I left the path again, heading in a diagonal through two low rises. I came to another footpath and became confused—was this part of the first one that somehow doubled around or was it a different one entirely? I decided to ignore it and continue on my way. I came to a fence and hesitated. I wasn’t sure if it was electrified but I also didn’t want to become more lost looking for a gate. I took the risk and was happy to find that it didn’t zap me. I continued on like this until I found the road at the bottom but now I had a problem—I didn’t recognize where I was at all. This was a part of the park I’d never been in before. I decided to keep the mountain to my left since I knew that with it to my left, the path out would be to my right and I would definitely recognize it if I saw it. I began to walk, reciting a long Spanish ensayo (essay) that I’d memorized to pass the time. As the night wore on, I made increasingly bad decisions influenced by anxiety and my growing exhaustion. At one point I worried that I was gaining altitude and beginning to ascend the mountain again so I doubled back and changed direction. I eventually came to a set of bathrooms that I recognized from a previous time I’d been in the park and decided to take what I thought was a shortcut. This led me to a roundabout which left me thoroughly confused. I didn’t remember this at all. I wandered some more, at one point walking through stone steps that led me to a grove of tall conifer trees, to other end of which lay a well manicured field lined by an evenly spaced row of deciduous trees. I decided to walk to the road so I could read my watch but as I reached the light I saw a man walking towards me. He didn’t look menacing so I asked him if he knew where Campbell Road was and he first pointed one way and then the other. As we talked I realized he didn’t speak much English but he insisted that I follow him. “It’s not safe here at night,” he told me. I might be dumb enough to get myself lost on a mountain but I’m not dumb enough to follow a strange man god knows where.
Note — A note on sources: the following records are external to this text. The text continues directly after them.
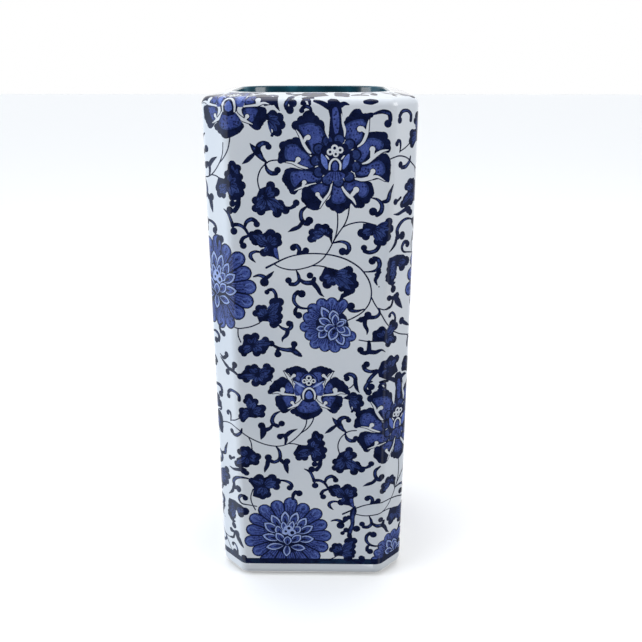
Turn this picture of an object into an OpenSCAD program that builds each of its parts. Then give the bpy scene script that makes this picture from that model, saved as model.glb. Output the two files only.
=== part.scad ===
// Square porcelain vase with cut corners, built from slabs, glazed and printed.
// The front faces -Y, the origin is the centre of the foot's underside, and +Z is up.
// All lengths are in millimetres.

/* [Body] */
// Height from the table to the lip
body_h = 300; // [240:1:360]
// Width across two opposite faces
body_w = 116.5; // [104:0.5:140]
// How far each cut corner reaches back along the faces
corner_cut = 14.4; // [11:0.1:18]
// Radius of the upright edges
edge_r = 7.5; // [2:0.1:9]
// Thickness of the wall slabs
wall_t = 5; // [4:0.5:7]
// Flat stretch that a corner slab takes from each face beside it
seam_flat = 1.2; // [0.5:0.1:3]

/* [Foot] */
// Height of the plain white foot
foot_h = 9.5; // [8:0.5:14]
// Width of the ring of strips that the vase stands on
foot_t = 10; // [8:0.5:14]
// Radius under the foot's outer edge
foot_r = 6; // [2:0.1:8]
// Height of the hollow under the floor slab
recess_h = 2.5; // [1:0.5:4]

/* [Shoulder and mouth] */
// Height of the slab that closes the top
shoulder_h = 8; // [7:0.5:12]
// Radius of the shoulder's outer edge
shoulder_r = 4.5; // [3:0.1:5]
// Slope of the shoulder up to the mouth
shoulder_slope = 10; // [6:1:14]
// Width of the shoulder from the outer face to the mouth
rim_w = 14.5; // [12:0.5:18]
// Radius of the mouth's rounded corners
mouth_r = 22; // [8:1:24]

/* [Coats] */
// Thickness of the printed sheets and the painted band
print_t = 0.15; // [0.1:0.05:0.4]
// Height of the painted band round the foot
band_h = 4.2; // [3:0.1:8]
// Thickness of the dark glaze inside
lining_t = 0.5; // [0.3:0.1:1]

/* [Hidden] */
SIDES = ["front", "right", "back", "left"];
CORNERS = ["front_right", "back_right", "back_left", "front_left"];
$fn = 96;

half_w = body_w / 2;
// Distance from the axis to a cut corner's face
corner_half = (body_w - corner_cut) / sqrt(2);
// Where a face slab ends and its corner slab begins, measured from the face's middle
seam_x = half_w - corner_cut - edge_r * tan(22.5) - seam_flat;
wall_top = body_h - shoulder_h;
band_top = foot_h + band_h;
mouth_half = half_w - rim_w;
// The rounded shoulder edge turns from upright to the slope of the shoulder
edge_turn = 90 - shoulder_slope;
shoulder_edge_z = body_h - shoulder_r * sin(edge_turn)
    - (rim_w - shoulder_r * (1 - cos(edge_turn))) * tan(shoulder_slope);
// Reach of the cutting solids past the vase
past = 1;

clay = [0.86, 0.88, 0.90];
foot_white = [0.90, 0.91, 0.92];
print_blue = [0.13, 0.20, 0.52];
band_blue = [0.07, 0.16, 0.32];
teal_glaze = [0.03, 0.14, 0.18];

// ---- Outlines ----

// How much shorter a cut becomes on an outline moved in by inset
function cut_at(inset) = corner_cut - inset * (2 - sqrt(2));

// The plan of the vase moved in by inset, with sharp corners
module sharp_plan(inset) {
    h = half_w - inset;
    k = h - cut_at(inset);
    polygon([[k, -h], [h, -k], [h, k], [k, h], [-k, h], [-h, k], [-h, -k], [-k, -h]]);
}

// The same plan with its eight corners rounded
module round_plan(inset) {
    h = half_w - inset;
    r = edge_r - inset;
    // Flat part of a face between its two rounded edges
    k = h - cut_at(inset) - r * tan(22.5);
    // A rounded edge's far end, on the cut corner
    e = r * (1 - cos(45));
    f = r * sin(45);
    polygon([for (turn = [0:90:270]) for (p = [[k, -h], [k + f, -h + e], [h - e, -k - f], [h, -k]])
        [p[0] * cos(turn) - p[1] * sin(turn), p[0] * sin(turn) + p[1] * cos(turn)]]);
    for (turn = [0:90:270])
        rotate(turn) {
            translate([k, -h + r]) circle(r);
            translate([h - r, -k]) circle(r);
        }
}

// The mouth moved in by inset: a square with rounded corners
module mouth_plan(inset) {
    h = mouth_half - inset;
    r = mouth_r - inset;
    square([2 * h, 2 * (h - r)], center = true);
    square([2 * (h - r), 2 * h], center = true);
    for (x = [-1, 1]) for (y = [-1, 1])
        translate([x * (h - r), y * (h - r)]) circle(r);
}

// A quarter of the plan that holds one cut corner, turn 0 being the front right one
module corner_quarter(turn) {
    rotate(turn) translate([seam_x, -half_w - past])
        square([half_w + past - seam_x, half_w + past - seam_x]);
}

// ---- Blanks ----

// Upright section across the foot, h being half the width
module foot_section(h) {
    polygon([[-h + foot_r, 0], [h - foot_r, 0], [h, foot_r], [h, foot_h], [-h, foot_h], [-h, foot_r]]);
    for (x = [-1, 1])
        translate([x * (h - foot_r), foot_r]) circle(foot_r);
}

// Upright section across the shoulder, h being half the width before it is moved in by inset
module shoulder_section(h, inset) {
    r = shoulder_r - inset;
    top = body_h - inset;
    edge_x = h - shoulder_r + r * cos(edge_turn);
    edge_z = shoulder_edge_z + r * sin(edge_turn);
    slope_x = edge_x - (top - edge_z) / tan(shoulder_slope);
    outer = h - inset;
    polygon([
        [-outer, wall_top], [outer, wall_top], [outer, shoulder_edge_z], [edge_x, edge_z], [slope_x, top],
        [-slope_x, top], [-edge_x, edge_z], [-outer, shoulder_edge_z]
    ]);
    intersection() {
        for (x = [-1, 1])
            translate([x * (h - shoulder_r), shoulder_edge_z]) circle(r);
        translate([-outer, shoulder_edge_z - past]) square([2 * outer, shoulder_h]);
    }
}

// An upright section run right across the vase, turned to face one way
module run_across(turn) {
    rotate([90, 0, turn + 90]) linear_extrude(2 * body_w, center = true) children();
}

// The foot as a solid block with its rounded underside
module foot_blank() {
    intersection() {
        linear_extrude(foot_h) round_plan(print_t);
        run_across(0) foot_section(half_w - print_t);
        run_across(90) foot_section(half_w - print_t);
        run_across(45) foot_section(corner_half - print_t);
        run_across(135) foot_section(corner_half - print_t);
    }
}

// The shoulder as a solid block, moved in by inset
module shoulder_blank(inset) {
    intersection() {
        translate([0, 0, wall_top]) linear_extrude(shoulder_h) round_plan(inset);
        run_across(0) shoulder_section(half_w, inset);
        run_across(90) shoulder_section(half_w, inset);
        run_across(45) shoulder_section(corner_half, inset);
        run_across(135) shoulder_section(corner_half, inset);
    }
}

// ---- Slabs ----

// One flat wall between two corner slabs
module wall(turn) {
    color(clay) rotate(turn) translate([-seam_x, -half_w + print_t, foot_h])
        cube([2 * seam_x, wall_t - print_t, wall_top - foot_h]);
}

// One upright slab that bends round a cut corner
module corner(turn) {
    color(clay) translate([0, 0, foot_h]) linear_extrude(wall_top - foot_h)
        intersection() {
            difference() {
                round_plan(print_t);
                sharp_plan(wall_t);
            }
            corner_quarter(turn);
        }
}

// One straight strip of the foot
module foot_strip(turn) {
    color(foot_white) intersection() {
        foot_blank();
        rotate(turn) translate([-seam_x, -half_w, 0]) cube([2 * seam_x, foot_t, foot_h]);
    }
}

// One short strip of the foot under a cut corner
module foot_corner(turn) {
    color(foot_white) intersection() {
        foot_blank();
        linear_extrude(foot_h) difference() {
            corner_quarter(turn);
            sharp_plan(foot_t);
        }
    }
}

// The slab that closes the bottom, set between the foot strips
module floor_slab() {
    color(clay) translate([0, 0, recess_h]) linear_extrude(foot_h - recess_h) sharp_plan(foot_t);
}

// The sloping slab on top, cut out for the mouth
module shoulder_slab() {
    color(clay) difference() {
        shoulder_blank(print_t);
        translate([0, 0, wall_top - past]) linear_extrude(shoulder_h + 2 * past) mouth_plan(0);
    }
}

// ---- Coats ----

// The hollow of the vase moved in by inset, and the mouth above it up to the height top
module hollow(inset, top) {
    translate([0, 0, foot_h + inset])
        linear_extrude(wall_top - foot_h - 2 * inset) sharp_plan(wall_t + inset);
    translate([0, 0, wall_top - past - inset])
        linear_extrude(top - wall_top + past + inset) mouth_plan(inset);
}

// The dark glaze over everything inside, up to the lip
module inner_glaze() {
    lip_z = body_h - print_t;
    color(teal_glaze) difference() {
        hollow(0, lip_z);
        hollow(lining_t, lip_z + past);
    }
}

// The painted line round the top of the foot
module painted_band() {
    color(band_blue) translate([0, 0, foot_h]) linear_extrude(band_h) difference() {
        round_plan(0);
        round_plan(print_t);
    }
}

// One printed sheet: a face and the cut corner to its right
module print_sheet(turn) {
    color(print_blue) translate([0, 0, band_top]) linear_extrude(wall_top - band_top) intersection() {
        difference() {
            round_plan(0);
            round_plan(print_t);
        }
        union() {
            rotate(turn) translate([-seam_x, -half_w - past]) square([2 * seam_x, wall_t]);
            corner_quarter(turn);
        }
    }
}

// The printed sheet over the shoulder
module print_shoulder() {
    color(print_blue) difference() {
        shoulder_blank(0);
        shoulder_blank(print_t);
        translate([0, 0, wall_top - past]) linear_extrude(shoulder_h + 2 * past) mouth_plan(0);
    }
}

for (i = [0:3]) {
    wall(90 * i);
    corner(90 * i);
    foot_strip(90 * i);
    foot_corner(90 * i);
    print_sheet(90 * i);
}
floor_slab();
shoulder_slab();
inner_glaze();
painted_band();
print_shoulder();
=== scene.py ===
from math import atan2, ceil, cos, floor, hypot, pi, radians, sin, sqrt, tan

import bpy
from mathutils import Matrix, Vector
from mathutils.bvhtree import BVHTree
from mathutils.geometry import delaunay_2d_cdt


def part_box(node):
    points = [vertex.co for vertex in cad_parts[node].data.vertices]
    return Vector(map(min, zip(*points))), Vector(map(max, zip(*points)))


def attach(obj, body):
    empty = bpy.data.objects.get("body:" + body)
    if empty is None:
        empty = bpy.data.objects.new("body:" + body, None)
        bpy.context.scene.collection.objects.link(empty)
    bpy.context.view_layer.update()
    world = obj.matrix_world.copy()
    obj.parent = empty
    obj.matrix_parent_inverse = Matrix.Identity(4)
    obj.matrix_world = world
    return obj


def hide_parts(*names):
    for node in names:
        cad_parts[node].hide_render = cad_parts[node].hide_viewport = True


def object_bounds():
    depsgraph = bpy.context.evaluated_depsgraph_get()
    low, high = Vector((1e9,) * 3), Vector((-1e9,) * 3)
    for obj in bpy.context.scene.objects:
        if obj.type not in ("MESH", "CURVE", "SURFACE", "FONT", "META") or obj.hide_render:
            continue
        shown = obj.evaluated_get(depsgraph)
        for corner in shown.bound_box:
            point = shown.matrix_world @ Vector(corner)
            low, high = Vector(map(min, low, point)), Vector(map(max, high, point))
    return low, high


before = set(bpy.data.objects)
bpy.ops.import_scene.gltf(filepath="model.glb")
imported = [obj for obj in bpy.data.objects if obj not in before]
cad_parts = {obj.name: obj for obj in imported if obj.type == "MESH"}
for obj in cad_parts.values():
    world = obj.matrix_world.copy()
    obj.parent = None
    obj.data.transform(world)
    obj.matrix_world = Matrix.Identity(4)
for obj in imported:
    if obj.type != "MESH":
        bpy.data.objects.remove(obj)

cad_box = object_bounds()

# A tall square porcelain vase with cut corners. Lengths here are millimetres until a mesh is made.
MM = 0.001

# ---- Sizes, from the frame where it has them ----

BODY_H = cad_box[1].z / MM
HALF_W = cad_box[1].x / MM
FOOT_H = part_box("wall_front")[0].z / MM
WALL_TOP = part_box("wall_front")[1].z / MM
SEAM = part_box("wall_front")[1].x / MM
BAND_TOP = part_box("painted_band")[1].z / MM
SKIN_T = HALF_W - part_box("wall_right")[1].x / MM
FOOT_T = HALF_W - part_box("floor_slab")[1].x / MM
MOUTH_HALF = 43.75
MOUTH_R = 22.0
CORNER_CUT = 14.4
EDGE_R = 7.5
WALL_T = 5.0
FOOT_R = 6.0
LINING_T = 0.5
SHOULDER_R = 4.5
SHOULDER_TURN = radians(80)
SHOULDER_SLOPE = tan(radians(10))
RIM_W = HALF_W - MOUTH_HALF
LIP_R = 1.25

# ---- The outer surface, unrolled ----
# u runs to the right round the vase from the middle of the front, measured as if the upright edges
# were sharp. v runs up the wall from the table, and on over the shoulder towards the mouth.

TANGENT = EDGE_R * tan(radians(22.5))
FLAT = HALF_W - CORNER_CUT
CUT = CORNER_CUT * sqrt(2)
QUARTER = 2 * FLAT + CUT
ROUND = 4 * QUARTER
EDGE_Z = (BODY_H - SHOULDER_R * sin(SHOULDER_TURN)
          - (RIM_W - SHOULDER_R * (1 - cos(SHOULDER_TURN))) * SHOULDER_SLOPE)
SLOPE_V = EDGE_Z + SHOULDER_R * SHOULDER_TURN
PRINT_END = 12.9
PRINT_TOP = SLOPE_V + (PRINT_END - SHOULDER_R * (1 - cos(SHOULDER_TURN))) / sin(SHOULDER_TURN)


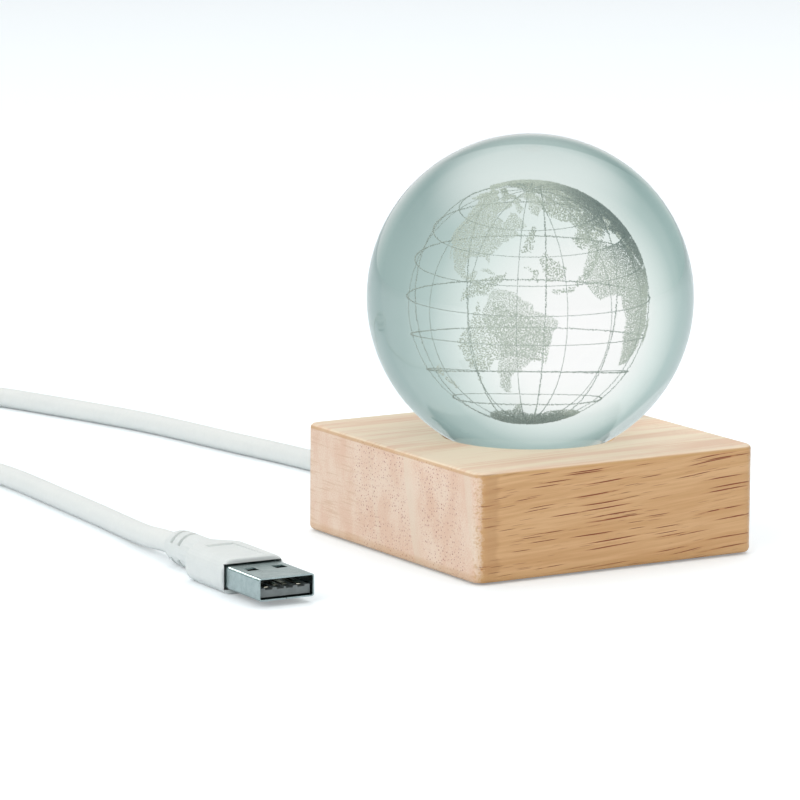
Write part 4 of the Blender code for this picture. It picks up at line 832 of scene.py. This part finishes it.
# the three cuts meet along the arrises, roughly at the upright ones
fray = cloudy(stretched(place, (0.7 * mm, 0.7 * mm, 0.55 * mm)), detail=3.0)
edgeReach = Wire.math("ABSOLUTE", alongX) - half
frayed = eased(edgeReach + (fray - 0.5) * 2.4 * mm, -1.7 * mm, -0.9 * mm) * (1 - topFace)
torn = eased(fray, 0.50, 0.60) * near(edgeReach, -1.6 * mm, -0.5 * mm) * (1 - topFace)
shadedEdge = near(edgeReach + (layers - 0.5) * 4 * mm, -4.2 * mm, -1.5 * mm) * longSide * eased(alongX, 0.0, -half)
colour = blended(shadedEdge * 0.45, longColour, woodSet["edgeShade"])
colour = blended(limited(frayed * 0.75), colour, endColour)
colour = blended(endFace, colour, endColour)
colour = blended(limited(torn * 0.5), colour, woodSet["arris"])
colour = blended(topFace, colour, topColour)
underArris = near(alongZ, topHeight - 0.85 * mm, topHeight - 0.45 * mm)
lowArris = eased(alongZ, 2.6 * mm, 1.6 * mm)
colour = blended(limited(underArris * 0.55 + lowArris * 0.35), colour, woodSet["arris"])
dents = vessels + mouths + fineVessels * 0.5
closeMaterial(wood, {
    "Base Color": colour,
    "Roughness": 0.46 + longTone * 0.10,
    "Normal": relief(fibres * 0.25 + endSpeck * 0.2 - dents, woodSet["dentDepth"]),
})
wear("wooden_base", wood)
for name in ("wooden_base", "bottom_cover", "felt_pad"):  # kept out of what the glass shows
    cadNodes[name].visible_transmission = False
    cadNodes[name].visible_glossy = False
print("wooden base finished")


# finishes of the plug and of the parts inside and underneath
smallFinishes = (  # colour, its shade, grain in mm, roughness, relief in mm, metal, the nodes that wear it
    ("plugWhite", (0.775, 0.805, 0.795), (0.745, 0.78, 0.77), 0.3, 0.40, 0.012, 0, ["plug_overmould"]),
    ("shellSteel", (0.475, 0.56, 0.56), (0.38, 0.46, 0.46), 0.2, 0.26, 0.004, 1, ["plug_shell"]),
    ("tongueGrey", (0.21, 0.235, 0.235), (0.17, 0.19, 0.19), 0.2, 0.5, 0.01, 0, ["plug_tongue"]),
    ("contactGold", (0.95, 0.90, 0.76), (0.88, 0.80, 0.62), 0.15, 0.22, 0.003, 1, numbered("plug_contact", 4)),
    ("frostedDisc", (0.90, 0.90, 0.88), (0.86, 0.865, 0.85), 0.2, 0.45, 0.01, 0, ["light_window"]),
    ("boardWhite", (0.84, 0.85, 0.83), (0.79, 0.81, 0.79), 0.3, 0.45, 0.006, 0, ["led_board"]),
    ("phosphor", (0.90, 0.77, 0.30), (0.86, 0.70, 0.25), 0.1, 0.35, 0.004, 0, numbered("led", 6)),
    ("chipBlack", (0.035, 0.035, 0.035), (0.06, 0.06, 0.06), 0.15, 0.4, 0.004, 0, ["resistor"]),
    ("solder", (0.72, 0.73, 0.75), (0.62, 0.63, 0.65), 0.3, 0.28, 0.01, 1, numbered("solder_joint", 2)),
    ("screwSteel", (0.60, 0.585, 0.55), (0.50, 0.49, 0.46), 0.4, 0.32, 0.006, 1,
     numbered("board_screw", 2) + numbered("cover_screw", 4)),
    ("coverBlack", (0.035, 0.036, 0.037), (0.055, 0.056, 0.058), 0.35, 0.5, 0.03, 0, ["bottom_cover"]),
    ("felt", (0.045, 0.045, 0.052), (0.085, 0.085, 0.095), 0.22, 0.95, 0.12, 0, ["felt_pad"]),
    ("tieNylon", (0.80, 0.80, 0.75), (0.76, 0.76, 0.71), 0.3, 0.42, 0.01, 0, ["cable_tie"]),
)
for name, colour, shade, grain, roughness, bump, metallic, wearers in smallFinishes:
    finish = plainFinish(name, colour, shade, grain * mm, roughness, bump * mm, metallic)
    for nodeName in wearers:
        wear(nodeName, finish)

# a strip light that shows on the shell's folded edge alone
edgeSet = {"size": 0.16, "energy": 0.6}
edgeOffset = Vector((-0.17, 0.84, 0.51)) * 0.6
shellLow, shellHigh = (Vector(corner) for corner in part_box("plug_shell"))
shellMiddle = shellLow.lerp(shellHigh, 0.5)
addLamp("edgeLight", "AREA", shellMiddle + edgeOffset, shellMiddle, edgeSet, mirrored=True, onlyOn="plug_shell")
print("small parts finished")


# strap: a hook-and-loop band round the turns, its rounded end laid over the top
strapSet = {
    "heading": math.radians(330),
    "width": 6.0 * mm,
    "thickness": 0.8 * mm,
    "chamfer": 0.15 * mm,
    "room": cordSet["diameter"] / 2 + cordSet["gap"],
    "corner": cordSet["diameter"] / 2,
    "stationStep": 0.5 * mm,
    "lapStart": 6.0 * mm,
    "lapLength": 15.0 * mm,
    "lapLift": 0.02 * mm,
    "narrowest": 0.5 * mm,
    "cornerSteps": 12,
    "thread": 0.42 * mm,
    "fuzz": 0.16 * mm,
    "relief": 0.06 * mm,
}


def bundleBox():  # the turns' reach where the strap goes round them
    centre = Vector((*cordSet["coilCentre"], 0))
    reach, levels = [], []
    for point in coilLine()[0]:
        offset = point - centre
        turn = math.atan2(offset.y, offset.x) - strapSet["heading"]
        if abs(math.remainder(turn, math.tau)) < math.tau / 24:
            reach.append(offset.xy.length)
            levels.append(point.z)
    return min(reach), max(reach), min(levels), max(levels)


def strapStations():  # even steps along the band's inner face, each with the way out from it
    nearest, farthest, lowest, highest = bundleBox()
    halfAcross = (farthest - nearest) / 2 + strapSet["room"] + cordSet["gap"]
    halfUp = (highest - lowest) / 2 + strapSet["room"]
    middle = Vector(((farthest + nearest) / 2, (highest + lowest) / 2))
    corner, steps, loop = strapSet["corner"], strapSet["cornerSteps"], []
    for index, (sideX, sideY) in enumerate(((1, 1), (-1, 1), (-1, -1), (1, -1))):
        bend = Vector((sideX * (halfAcross - corner), sideY * (halfUp - corner)))
        for step in range(steps + 1):
            angle = (index + step / steps) * math.pi / 2
            out = Vector((math.cos(angle), math.sin(angle)))
            loop.append((middle + bend + out * corner, out))
    even = []
    for (start, out), (end, outNext) in zip(loop, loop[1:] + loop[:1]):
        pieces = max(round((end - start).length / strapSet["stationStep"]), 1)
        shares = [part / pieces for part in range(pieces)]
        even += [(start.lerp(end, share), out.lerp(outNext, share).normalized()) for share in shares]
    return even


def bandMesh(shape, stations, lift, halfWidths, closed):
    thickness, chamfer = strapSet["thickness"], strapSet["chamfer"]
    turn = Matrix.Rotation(strapSet["heading"], 3, "Z")
    centre = Vector((*cordSet["coilCentre"], 0))
    rows = []
    for (point, out), half in zip(stations, halfWidths):
        row = []
        for side, rise in ((-half, chamfer), (-half + chamfer, 0), (half - chamfer, 0), (half, chamfer),
                           (half, thickness - chamfer), (half - chamfer, thickness),
                           (-half + chamfer, thickness), (-half, thickness - chamfer)):
            at = point + out * (lift + rise)
            row.append(shape.verts.new(centre + turn @ Vector((at.x, side, at.y))))
        rows.append(row)
    following = rows[1:] + rows[:1] if closed else rows[1:]
    for row, after in zip(rows, following):
        for index in range(8):
            shape.faces.new((row[index], row[(index + 1) % 8], after[(index + 1) % 8], after[index]))
    if not closed:
        shape.faces.new(rows[0])
        shape.faces.new(rows[-1])


strapWeave = openMaterial("strapWeave")
strapPlace = Wire.add("ShaderNodeMapping", {"vector_type": "POINT"}, {
    "Vector": objectPlace(), "Rotation": (0, 0, -strapSet["heading"])})
strapAlong, strapAcross, strapUp = parts(strapPlace)
thread = math.tau / strapSet["thread"]
weave = (Wire.math("SINE", (strapAlong + strapUp) * thread) * Wire.math("SINE", strapAcross * thread)) * 0.5 + 0.5
fuzz = cloudy(stretched(strapPlace, (strapSet["fuzz"],) * 3), detail=3.0)
closeMaterial(strapWeave, {
    "Base Color": blended(weave * 0.5 + fuzz * 0.5, (0.70, 0.715, 0.70), (0.84, 0.85, 0.84)),
    "Roughness": 0.80 + fuzz * 0.15,
    "Normal": relief(weave * 0.7 + fuzz * 0.6, strapSet["relief"]),
})
stations = strapStations()
halfWidth = strapSet["width"] / 2
strapShape = bmesh.new()
bandMesh(strapShape, stations, 0.0, [halfWidth] * len(stations), True)
firstLap = round(strapSet["lapStart"] / strapSet["stationStep"])
lap = stations[firstLap:firstLap + round(strapSet["lapLength"] / strapSet["stationStep"])]
lapWidths = []
for number in range(len(lap)):
    left = (len(lap) - 1 - number) * strapSet["stationStep"]
    narrowed = halfWidth * math.sqrt(max(1 - (1 - left / halfWidth) ** 2, 0.02)) if left < halfWidth else halfWidth
    lapWidths.append(max(narrowed, strapSet["narrowest"]))
bandMesh(strapShape, lap, strapSet["thickness"] + strapSet["lapLift"], lapWidths, False)
strap = addPiece("coilStrap", toMesh("coilStrap", strapShape), strapWeave, "base", ("coil_tie",))
strap.visible_transmission = False

# wires: out of the cord's end, apart and up to the board's two joints
wireSet = {
    "radius": 0.65 * mm,
    "startAside": 0.95 * mm,
    "endAside": 3.5 * mm,
    "start": 15.8 * mm,
    "turnUp": 8.48 * mm,
    "landing": 5.2 * mm,
    "end": 4.0 * mm,
    "tailStart": 16.1 * mm,
    "tailEnd": 33.0 * mm,
    "stepsEach": 10,
    "grain": 0.2 * mm,
    "roughness": 0.4,
    "relief": 0.005 * mm,
}
tail = curvePiece("cordTail", [Vector((0, wireSet[key], cordSet["exit"][2])) for key in ("tailStart", "tailEnd")],
                  cordSet["diameter"] / 2, cordWhite)
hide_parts("cord_tail")
level = cordSet["exit"][2]
for name, nodeName, side, colour, shade in (
        ("wireRed", "wire_red", -1, (0.62, 0.035, 0.03), (0.54, 0.03, 0.025)),
        ("wireBlack", "wire_black", 1, (0.03, 0.03, 0.03), (0.05, 0.05, 0.05))):
    surface = plainFinish(name, colour, shade, wireSet["grain"], wireSet["roughness"], wireSet["relief"])
    startX, endX = side * wireSet["startAside"], side * wireSet["endAside"]
    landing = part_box(nodeName)[1][2] - wireSet["radius"]
    route = ((startX, wireSet["start"], level), (startX, wireSet["start"] - wireSet["radius"], level),
             (endX, wireSet["turnUp"], level), (endX, wireSet["landing"], landing),
             (endX, wireSet["end"], landing))
    wire = curvePiece(name, smoothLine(route, wireSet["stepsEach"]), wireSet["radius"], surface)
    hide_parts(nodeName)

print("strap and wires made")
I turned and ran, not noticing the direction I was going. 



Trees growing in a deceptively large bowl

I slowed after a safe distance and walked to a barbecue area with a bathroom inlaid in the ground. I tried to find a map of the park but there was nothing. From vague memories of the park from months ago, I knew this was wrong and that I was nowhere near where I wanted to be. I wandered some more and came to the sakura grove that blooms vibrant pink in the springtime. This I recognized—my coworkers and I had come here after work when they were in full bloom. Now I knew that I was near my former workplace—Greenlane Clinical Centre. 


I had once, months ago, been on a date in the park after work and we had entered the park from exactly where I had parked my car tonight so I knew it was a 40 minute walk back to my car from the clinical centre but I didn’t know in which direction since I’d said fuck that and driven to the date. I began to panic, my mind filling with visions of me settling down to sleep in the cow pasture cuddled with a heifer for warmth. Or worse, walking another circuit around this goddamn mountain and not finding my way out. My mind churned out possibilities: almost everything was closed by now but maybe I could walk to the Mobil station by the racetrack opposite the clinical centre and they might charge my phone enough for me to get directions or an Uber back to my car. I knew from when my cord died in Christchurch that most gas stations here don’t sell charging cables like they do back home so it would depend on whether the person working had brought one. But I didn’t even know if they’d be open and the thought of walking that far only to be disappointed depressed me. It had been four hours since I entered the park and my feet hurt after so much walking. I felt absolutely wrung out and my body begged for sleep. 


View of the obelisk from one edge of the park




My only other option was to walk up Manukau Road and knock on Amelia’s window to ask to crash at hers. I dropped my face into my hands in exhaustion. I could already feel how much teasing I was going to get for this, and not just from Amelia. Well, it’s no one’s fault but your own, I thought and began to trudge in that direction.